Constellations: The fragile calculus of human emotions

Actors Mwenya Kabwe and Mark Elderkin are both fantastic in Nick Payne’s multidimensional, yet beautifully simple two-hander about the infinite choices we make in an infinite number of possible parallel dimensions.

Keith Bain
Constellations by Nick Payne delves into the delicate dynamics of human emotions and relationships through a unique narrative of infinite possibilities. (bain-constellations) Mark Elderkin and Mwenya Kabwe in Constellations. (Photo: Daniel Rutland Manners)

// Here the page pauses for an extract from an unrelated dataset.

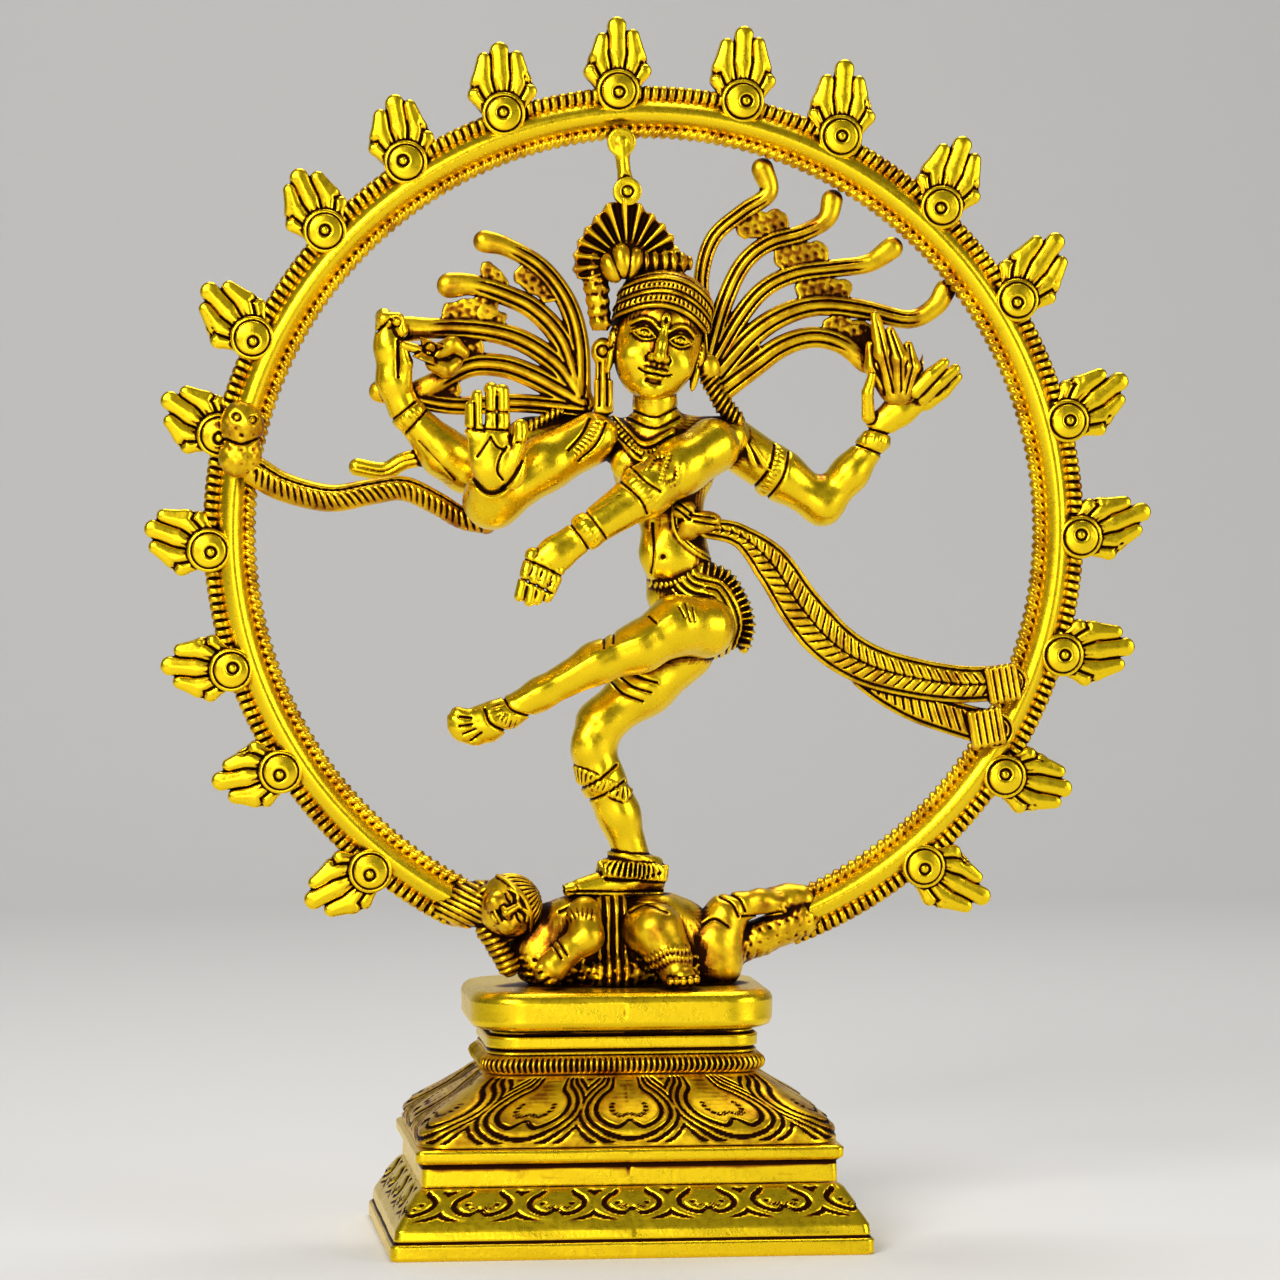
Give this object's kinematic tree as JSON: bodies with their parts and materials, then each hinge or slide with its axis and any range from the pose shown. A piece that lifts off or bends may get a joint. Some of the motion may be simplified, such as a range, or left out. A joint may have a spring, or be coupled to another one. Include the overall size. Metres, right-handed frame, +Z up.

Among the various descriptors used to market Nick Payne’s 2012 play Constellations, which is showing at the Baxter Studio in Cape Town, one word in particular caught my eye: “mindbending”.

Oh, please! It’s not.

Although the play is set in a vast constellation of possible realities and toys with the idea that whatever we’re seeing on stage at any given point might in fact be contradicted by the same scene currently happening in another universe, it is not so much “mindbending” as it is an unexpectedly tender, sometimes brittle exploration of the fragile bonds that link us to the other people in our lives.

Yes, it straddles both physical and metaphysical realities, but in essence, it’s simply a compendium of possible love stories, with all their ups, downs, highs and lows, and then one hell of a blow. In the end, the play wants to make you cry over its one chosen ending, but also leaves you wondering about the infinite alternative endings that might have been.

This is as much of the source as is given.